The Elevation Preferred Units will entitle the Purchaser to receive quarterly dividends at a rate of 8.0% per annum. In respect of quarters ending prior to and including June 30, 2020, the Dividend is payable in cash or in kind at the election of Elevation. After June 30, 2020, the Dividend is payable solely in cash.
Critical Accounting Policies and Estimates
There were no changes to our critical accounting policies from those disclosed in our Annual Report on Form 10-K for the year ended December 31, 2018.
Recent Accounting Pronouncements
Please read Note 2—Basis of Presentation, Restatement, Significant Accounting Policies and Recent Accounting Pronouncements of the notes to the unaudited condensed consolidated financial statements included in Item 1 of this Quarterly Report for a detailed list of recent accounting pronouncements.

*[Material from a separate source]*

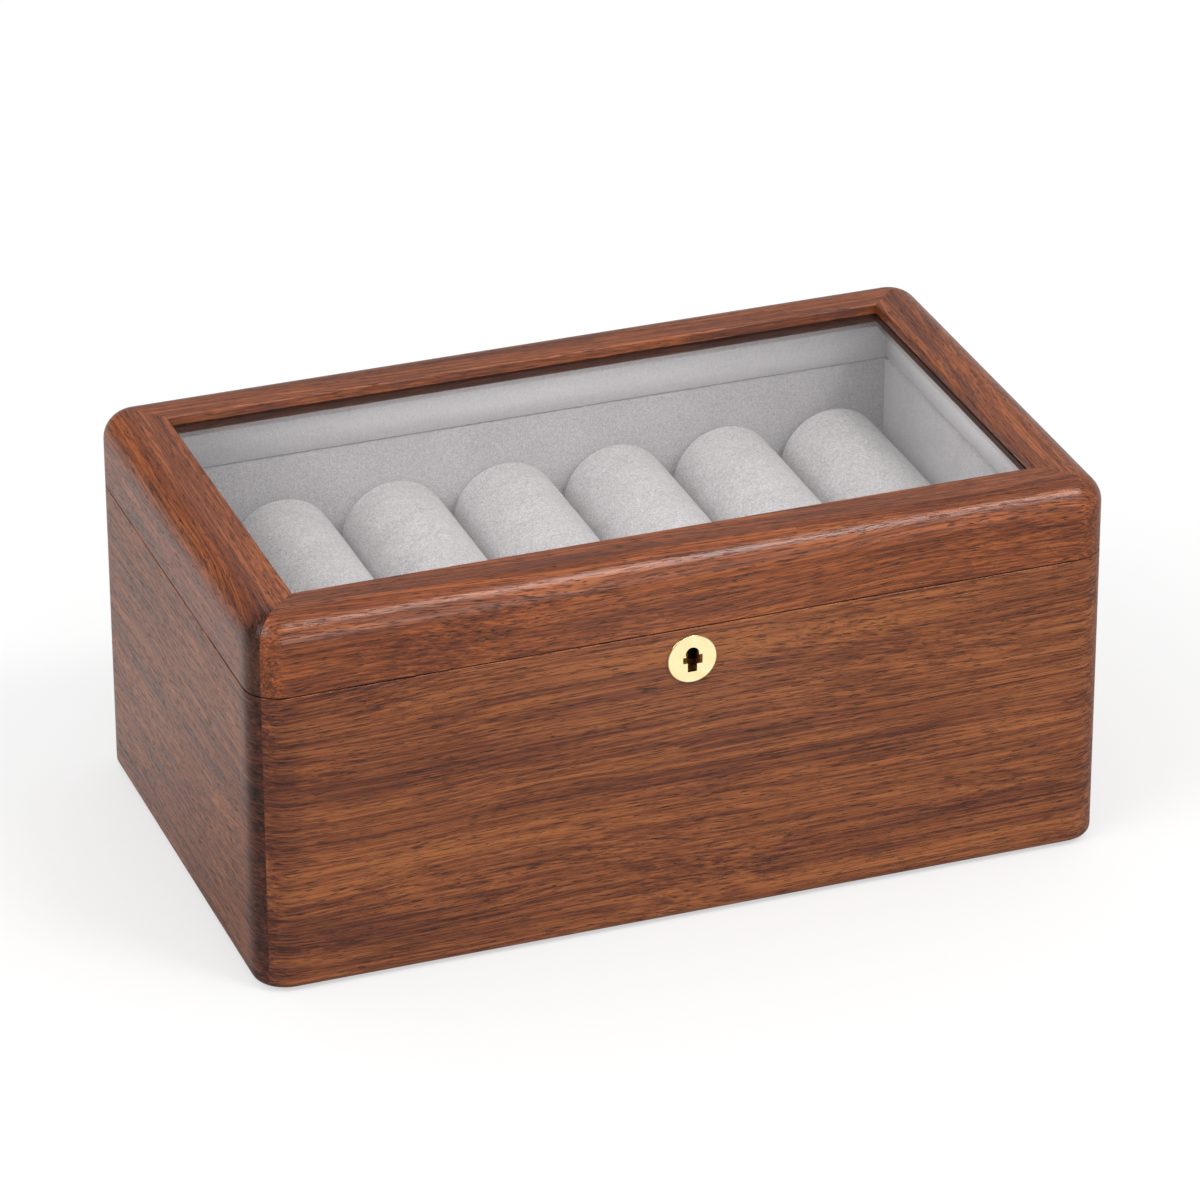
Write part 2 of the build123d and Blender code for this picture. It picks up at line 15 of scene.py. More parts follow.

Impact of Inflation/Deflation and Pricing
All of our transactions are denominated in U.S. dollars. Typically, as prices for oil and natural gas increase, associated costs rise. Conversely, as prices for oil and natural gas decrease, costs decline. Cost declines tend to lag and may not adjust downward in proportion to decline commodity prices. Historically, field-level prices received for our oil and natural gas production have been volatile. During the year ended December 31, 2018, commodity prices increased during the first, second and third quarter, and subsequently decreased in the fourth quarter, while during the years ended December 31, 2017 and 2016, commodity prices generally increased. During the nine months ended September 30, 2019, commodity prices decreased compared to the same period in 2018. Changes in commodity prices impact our revenues, estimates of reserves, assessments of any impairment of oil and natural gas properties, as well as values of properties being acquired or sold. Price changes have the potential to affect our ability to raise capital, borrow money, and retain personnel.
Off-Balance Sheet Arrangements
As of September 30, 2019, we did not have material off-balance sheet arrangements.